- _Exercise requirements_: Locate, in the data below, the line that contains "obj.matrix_world = Matrix.Identity(4)" and the line that contains "return tree"; reproduce exactly those two lines and every line between them, nothing more.

- _Supplied material_:
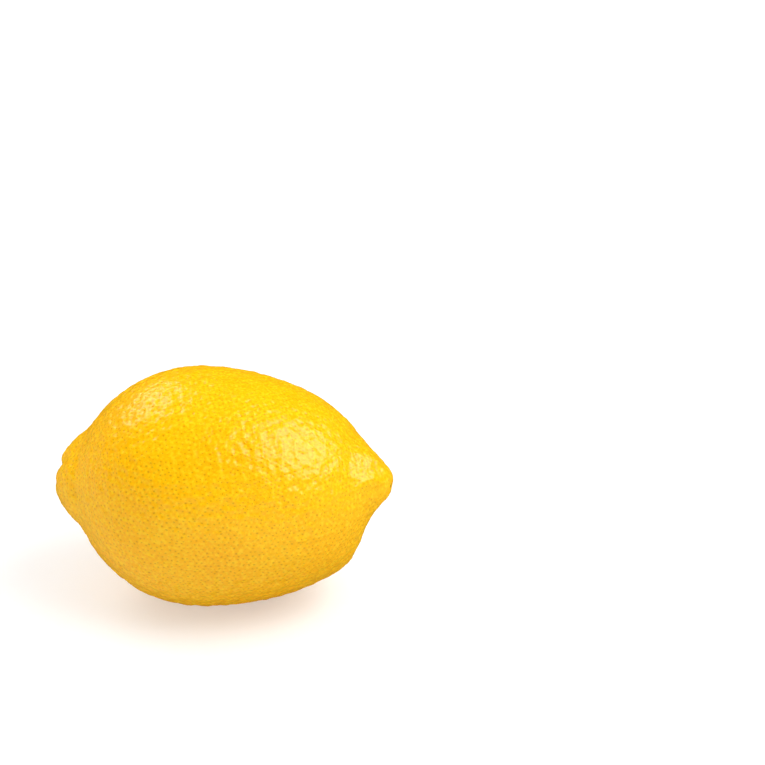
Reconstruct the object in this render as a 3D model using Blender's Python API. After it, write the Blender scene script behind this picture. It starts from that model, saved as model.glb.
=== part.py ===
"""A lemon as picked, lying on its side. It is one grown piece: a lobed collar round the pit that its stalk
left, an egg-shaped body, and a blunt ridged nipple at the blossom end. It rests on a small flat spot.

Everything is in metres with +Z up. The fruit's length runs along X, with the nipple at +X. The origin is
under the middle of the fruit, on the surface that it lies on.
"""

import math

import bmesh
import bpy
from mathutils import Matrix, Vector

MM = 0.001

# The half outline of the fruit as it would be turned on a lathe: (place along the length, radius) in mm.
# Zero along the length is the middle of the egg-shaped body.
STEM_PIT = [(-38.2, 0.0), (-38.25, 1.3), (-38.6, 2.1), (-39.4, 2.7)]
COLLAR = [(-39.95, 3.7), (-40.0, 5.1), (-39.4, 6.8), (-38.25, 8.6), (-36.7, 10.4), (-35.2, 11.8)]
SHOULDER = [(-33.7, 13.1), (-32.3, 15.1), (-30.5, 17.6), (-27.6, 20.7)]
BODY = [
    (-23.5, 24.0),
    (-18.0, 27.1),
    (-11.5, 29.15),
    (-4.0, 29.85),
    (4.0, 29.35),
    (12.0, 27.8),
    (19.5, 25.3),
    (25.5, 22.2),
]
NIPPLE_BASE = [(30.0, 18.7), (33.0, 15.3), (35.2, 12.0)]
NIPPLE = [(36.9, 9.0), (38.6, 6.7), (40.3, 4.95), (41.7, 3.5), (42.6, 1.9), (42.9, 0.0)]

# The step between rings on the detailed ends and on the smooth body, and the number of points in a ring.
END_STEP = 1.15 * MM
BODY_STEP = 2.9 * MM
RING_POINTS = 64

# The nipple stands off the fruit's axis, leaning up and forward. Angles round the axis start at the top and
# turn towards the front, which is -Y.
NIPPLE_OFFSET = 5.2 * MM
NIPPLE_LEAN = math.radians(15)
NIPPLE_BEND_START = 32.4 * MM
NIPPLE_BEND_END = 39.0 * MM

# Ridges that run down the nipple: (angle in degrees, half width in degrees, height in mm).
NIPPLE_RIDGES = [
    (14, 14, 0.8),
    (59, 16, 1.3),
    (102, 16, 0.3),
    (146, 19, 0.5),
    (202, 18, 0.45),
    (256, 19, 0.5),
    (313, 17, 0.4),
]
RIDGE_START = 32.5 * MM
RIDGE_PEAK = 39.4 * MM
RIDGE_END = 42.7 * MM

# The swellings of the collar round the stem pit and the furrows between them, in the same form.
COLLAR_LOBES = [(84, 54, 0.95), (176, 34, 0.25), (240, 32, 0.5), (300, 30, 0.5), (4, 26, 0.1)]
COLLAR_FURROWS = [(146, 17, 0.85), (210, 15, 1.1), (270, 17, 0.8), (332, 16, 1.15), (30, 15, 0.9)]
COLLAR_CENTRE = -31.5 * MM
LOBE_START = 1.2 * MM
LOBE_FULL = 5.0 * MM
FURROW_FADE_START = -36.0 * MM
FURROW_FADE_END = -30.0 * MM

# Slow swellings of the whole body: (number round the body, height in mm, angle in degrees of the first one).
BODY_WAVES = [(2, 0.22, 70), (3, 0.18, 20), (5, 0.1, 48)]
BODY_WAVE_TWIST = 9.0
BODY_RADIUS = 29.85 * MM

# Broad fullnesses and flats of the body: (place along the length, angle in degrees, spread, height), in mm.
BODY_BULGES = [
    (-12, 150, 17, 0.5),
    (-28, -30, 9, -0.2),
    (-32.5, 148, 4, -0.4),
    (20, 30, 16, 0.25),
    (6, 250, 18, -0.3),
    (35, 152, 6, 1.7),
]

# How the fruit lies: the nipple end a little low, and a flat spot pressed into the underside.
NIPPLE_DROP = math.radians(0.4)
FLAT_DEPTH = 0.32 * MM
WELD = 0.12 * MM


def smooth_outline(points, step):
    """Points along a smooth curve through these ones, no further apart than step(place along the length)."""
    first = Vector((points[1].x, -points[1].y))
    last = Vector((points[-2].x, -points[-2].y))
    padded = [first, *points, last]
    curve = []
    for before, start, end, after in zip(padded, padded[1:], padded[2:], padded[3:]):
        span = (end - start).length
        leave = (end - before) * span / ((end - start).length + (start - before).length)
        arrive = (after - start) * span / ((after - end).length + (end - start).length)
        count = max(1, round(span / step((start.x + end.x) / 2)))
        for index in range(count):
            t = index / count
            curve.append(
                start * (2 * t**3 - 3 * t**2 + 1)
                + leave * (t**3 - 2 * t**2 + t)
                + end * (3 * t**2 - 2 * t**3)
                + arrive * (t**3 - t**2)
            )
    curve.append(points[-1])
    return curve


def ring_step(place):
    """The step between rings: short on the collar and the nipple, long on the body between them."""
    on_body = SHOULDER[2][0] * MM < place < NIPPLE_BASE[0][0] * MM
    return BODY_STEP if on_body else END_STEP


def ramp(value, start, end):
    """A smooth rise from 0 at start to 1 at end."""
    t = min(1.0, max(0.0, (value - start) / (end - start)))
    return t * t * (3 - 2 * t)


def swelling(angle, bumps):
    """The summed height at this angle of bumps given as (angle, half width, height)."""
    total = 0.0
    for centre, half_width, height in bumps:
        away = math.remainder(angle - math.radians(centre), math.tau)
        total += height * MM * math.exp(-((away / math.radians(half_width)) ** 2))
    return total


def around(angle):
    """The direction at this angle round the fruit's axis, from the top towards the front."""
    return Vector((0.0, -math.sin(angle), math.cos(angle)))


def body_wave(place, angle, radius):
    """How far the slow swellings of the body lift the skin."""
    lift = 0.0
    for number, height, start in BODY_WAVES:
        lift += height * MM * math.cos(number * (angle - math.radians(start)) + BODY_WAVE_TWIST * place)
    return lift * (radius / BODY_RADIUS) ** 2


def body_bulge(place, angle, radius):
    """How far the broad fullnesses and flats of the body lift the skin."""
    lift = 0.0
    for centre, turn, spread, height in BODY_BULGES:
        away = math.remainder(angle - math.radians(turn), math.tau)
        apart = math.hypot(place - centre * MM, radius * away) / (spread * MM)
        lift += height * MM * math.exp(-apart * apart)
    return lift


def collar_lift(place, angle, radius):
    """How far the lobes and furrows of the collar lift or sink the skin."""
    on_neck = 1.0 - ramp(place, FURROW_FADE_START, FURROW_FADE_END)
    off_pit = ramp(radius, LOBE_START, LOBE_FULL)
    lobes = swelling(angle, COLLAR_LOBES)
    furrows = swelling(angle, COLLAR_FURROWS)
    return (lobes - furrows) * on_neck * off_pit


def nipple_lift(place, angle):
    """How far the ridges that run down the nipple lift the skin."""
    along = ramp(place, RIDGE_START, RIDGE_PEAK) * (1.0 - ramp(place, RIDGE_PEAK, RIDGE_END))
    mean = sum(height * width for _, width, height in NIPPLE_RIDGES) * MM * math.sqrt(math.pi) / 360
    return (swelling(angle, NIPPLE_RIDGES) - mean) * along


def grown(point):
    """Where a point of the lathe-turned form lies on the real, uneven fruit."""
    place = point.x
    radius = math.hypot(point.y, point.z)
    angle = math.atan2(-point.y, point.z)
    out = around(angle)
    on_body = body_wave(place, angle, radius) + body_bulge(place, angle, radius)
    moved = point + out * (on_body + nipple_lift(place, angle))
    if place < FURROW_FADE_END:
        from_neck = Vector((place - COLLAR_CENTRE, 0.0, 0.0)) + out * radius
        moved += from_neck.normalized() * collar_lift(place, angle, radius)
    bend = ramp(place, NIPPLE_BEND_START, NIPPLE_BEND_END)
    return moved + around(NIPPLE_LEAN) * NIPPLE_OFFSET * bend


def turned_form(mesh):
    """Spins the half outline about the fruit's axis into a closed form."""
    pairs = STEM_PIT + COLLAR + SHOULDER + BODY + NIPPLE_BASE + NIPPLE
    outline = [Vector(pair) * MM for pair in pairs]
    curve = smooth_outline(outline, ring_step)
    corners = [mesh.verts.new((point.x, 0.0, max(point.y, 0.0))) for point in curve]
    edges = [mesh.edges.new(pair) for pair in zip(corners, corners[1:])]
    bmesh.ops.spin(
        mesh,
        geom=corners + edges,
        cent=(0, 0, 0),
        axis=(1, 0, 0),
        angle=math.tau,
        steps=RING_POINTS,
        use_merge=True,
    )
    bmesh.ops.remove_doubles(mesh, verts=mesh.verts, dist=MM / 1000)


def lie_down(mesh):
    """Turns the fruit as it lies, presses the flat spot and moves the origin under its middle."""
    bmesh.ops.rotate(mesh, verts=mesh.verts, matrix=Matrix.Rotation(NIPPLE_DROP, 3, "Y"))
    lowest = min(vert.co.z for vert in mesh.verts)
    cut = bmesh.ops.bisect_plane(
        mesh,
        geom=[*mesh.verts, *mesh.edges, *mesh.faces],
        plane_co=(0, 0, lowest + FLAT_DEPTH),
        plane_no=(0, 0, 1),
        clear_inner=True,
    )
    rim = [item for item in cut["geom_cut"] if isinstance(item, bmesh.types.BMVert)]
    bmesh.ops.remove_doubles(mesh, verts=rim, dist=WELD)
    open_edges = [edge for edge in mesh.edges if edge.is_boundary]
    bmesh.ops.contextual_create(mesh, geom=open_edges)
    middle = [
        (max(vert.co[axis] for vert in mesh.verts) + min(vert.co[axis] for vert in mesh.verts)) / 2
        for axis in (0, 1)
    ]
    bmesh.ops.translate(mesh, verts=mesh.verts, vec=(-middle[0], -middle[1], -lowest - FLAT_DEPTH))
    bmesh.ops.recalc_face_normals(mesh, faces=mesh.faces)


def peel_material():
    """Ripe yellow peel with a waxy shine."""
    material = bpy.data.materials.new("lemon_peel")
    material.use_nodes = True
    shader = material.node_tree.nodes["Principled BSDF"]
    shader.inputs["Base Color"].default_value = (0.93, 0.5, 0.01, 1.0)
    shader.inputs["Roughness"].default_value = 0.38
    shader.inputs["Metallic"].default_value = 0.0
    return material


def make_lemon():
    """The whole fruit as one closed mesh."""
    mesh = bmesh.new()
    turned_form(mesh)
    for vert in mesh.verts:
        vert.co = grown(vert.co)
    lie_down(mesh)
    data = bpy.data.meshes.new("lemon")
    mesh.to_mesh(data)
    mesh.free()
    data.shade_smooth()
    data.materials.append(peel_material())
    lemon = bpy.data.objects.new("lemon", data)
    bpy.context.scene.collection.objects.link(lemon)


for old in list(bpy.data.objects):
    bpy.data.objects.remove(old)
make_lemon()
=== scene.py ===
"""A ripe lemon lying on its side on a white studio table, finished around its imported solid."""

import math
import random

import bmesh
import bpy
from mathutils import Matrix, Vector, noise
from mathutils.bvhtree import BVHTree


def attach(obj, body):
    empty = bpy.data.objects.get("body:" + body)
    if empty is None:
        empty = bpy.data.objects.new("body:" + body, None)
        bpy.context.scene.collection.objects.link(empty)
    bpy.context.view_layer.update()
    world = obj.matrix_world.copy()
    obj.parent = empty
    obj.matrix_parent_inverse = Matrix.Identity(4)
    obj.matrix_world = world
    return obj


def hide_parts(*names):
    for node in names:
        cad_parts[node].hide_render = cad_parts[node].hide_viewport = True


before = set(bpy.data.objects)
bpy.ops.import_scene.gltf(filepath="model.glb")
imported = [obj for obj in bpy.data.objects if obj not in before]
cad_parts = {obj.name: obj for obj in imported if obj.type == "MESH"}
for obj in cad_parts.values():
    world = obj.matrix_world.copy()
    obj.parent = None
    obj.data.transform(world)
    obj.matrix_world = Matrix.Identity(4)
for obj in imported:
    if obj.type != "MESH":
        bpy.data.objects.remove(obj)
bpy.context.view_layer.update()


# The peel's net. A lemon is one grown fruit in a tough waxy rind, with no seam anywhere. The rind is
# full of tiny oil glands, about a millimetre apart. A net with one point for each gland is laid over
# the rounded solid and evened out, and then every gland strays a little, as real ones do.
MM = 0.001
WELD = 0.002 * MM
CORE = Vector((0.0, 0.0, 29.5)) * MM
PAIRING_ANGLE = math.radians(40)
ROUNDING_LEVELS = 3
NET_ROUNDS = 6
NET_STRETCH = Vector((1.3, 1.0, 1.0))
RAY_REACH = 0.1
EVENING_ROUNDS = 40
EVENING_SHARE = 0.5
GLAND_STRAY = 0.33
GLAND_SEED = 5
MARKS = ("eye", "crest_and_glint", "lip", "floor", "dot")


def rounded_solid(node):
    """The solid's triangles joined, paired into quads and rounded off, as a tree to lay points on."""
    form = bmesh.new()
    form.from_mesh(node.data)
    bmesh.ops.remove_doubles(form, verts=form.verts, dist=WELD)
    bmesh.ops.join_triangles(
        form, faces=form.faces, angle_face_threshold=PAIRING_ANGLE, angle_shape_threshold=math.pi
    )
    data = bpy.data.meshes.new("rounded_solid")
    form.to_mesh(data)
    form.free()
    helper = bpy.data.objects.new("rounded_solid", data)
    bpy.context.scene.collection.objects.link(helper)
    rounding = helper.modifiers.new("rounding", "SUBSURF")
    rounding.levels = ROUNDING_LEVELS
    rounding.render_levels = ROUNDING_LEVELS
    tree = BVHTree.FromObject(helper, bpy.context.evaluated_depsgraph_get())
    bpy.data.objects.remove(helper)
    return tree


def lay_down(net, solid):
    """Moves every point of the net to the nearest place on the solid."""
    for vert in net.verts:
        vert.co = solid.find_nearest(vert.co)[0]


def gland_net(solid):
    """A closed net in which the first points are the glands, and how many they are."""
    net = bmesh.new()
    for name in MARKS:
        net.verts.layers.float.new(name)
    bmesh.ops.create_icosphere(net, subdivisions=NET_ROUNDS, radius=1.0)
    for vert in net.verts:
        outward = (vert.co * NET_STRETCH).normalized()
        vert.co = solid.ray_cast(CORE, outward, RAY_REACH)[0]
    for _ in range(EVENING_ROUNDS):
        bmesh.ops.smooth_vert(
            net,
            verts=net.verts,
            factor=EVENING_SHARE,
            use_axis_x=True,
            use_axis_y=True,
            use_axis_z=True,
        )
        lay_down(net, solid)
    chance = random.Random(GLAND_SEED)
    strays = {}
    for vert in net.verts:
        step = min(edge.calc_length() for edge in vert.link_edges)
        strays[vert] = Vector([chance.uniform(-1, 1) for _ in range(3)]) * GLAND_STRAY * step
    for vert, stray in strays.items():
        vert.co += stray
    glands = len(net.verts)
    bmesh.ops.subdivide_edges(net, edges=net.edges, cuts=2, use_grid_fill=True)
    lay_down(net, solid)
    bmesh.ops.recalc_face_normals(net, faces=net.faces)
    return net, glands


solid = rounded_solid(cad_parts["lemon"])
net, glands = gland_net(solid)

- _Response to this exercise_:
    obj.matrix_world = Matrix.Identity(4)
for obj in imported:
    if obj.type != "MESH":
        bpy.data.objects.remove(obj)
bpy.context.view_layer.update()


# The peel's net. A lemon is one grown fruit in a tough waxy rind, with no seam anywhere. The rind is
# full of tiny oil glands, about a millimetre apart. A net with one point for each gland is laid over
# the rounded solid and evened out, and then every gland strays a little, as real ones do.
MM = 0.001
WELD = 0.002 * MM
CORE = Vector((0.0, 0.0, 29.5)) * MM
PAIRING_ANGLE = math.radians(40)
ROUNDING_LEVELS = 3
NET_ROUNDS = 6
NET_STRETCH = Vector((1.3, 1.0, 1.0))
RAY_REACH = 0.1
EVENING_ROUNDS = 40
EVENING_SHARE = 0.5
GLAND_STRAY = 0.33
GLAND_SEED = 5
MARKS = ("eye", "crest_and_glint", "lip", "floor", "dot")


def rounded_solid(node):
    """The solid's triangles joined, paired into quads and rounded off, as a tree to lay points on."""
    form = bmesh.new()
    form.from_mesh(node.data)
    bmesh.ops.remove_doubles(form, verts=form.verts, dist=WELD)
    bmesh.ops.join_triangles(
        form, faces=form.faces, angle_face_threshold=PAIRING_ANGLE, angle_shape_threshold=math.pi
    )
    data = bpy.data.meshes.new("rounded_solid")
    form.to_mesh(data)
    form.free()
    helper = bpy.data.objects.new("rounded_solid", data)
    bpy.context.scene.collection.objects.link(helper)
    rounding = helper.modifiers.new("rounding", "SUBSURF")
    rounding.levels = ROUNDING_LEVELS
    rounding.render_levels = ROUNDING_LEVELS
    tree = BVHTree.FromObject(helper, bpy.context.evaluated_depsgraph_get())
    bpy.data.objects.remove(helper)
    return tree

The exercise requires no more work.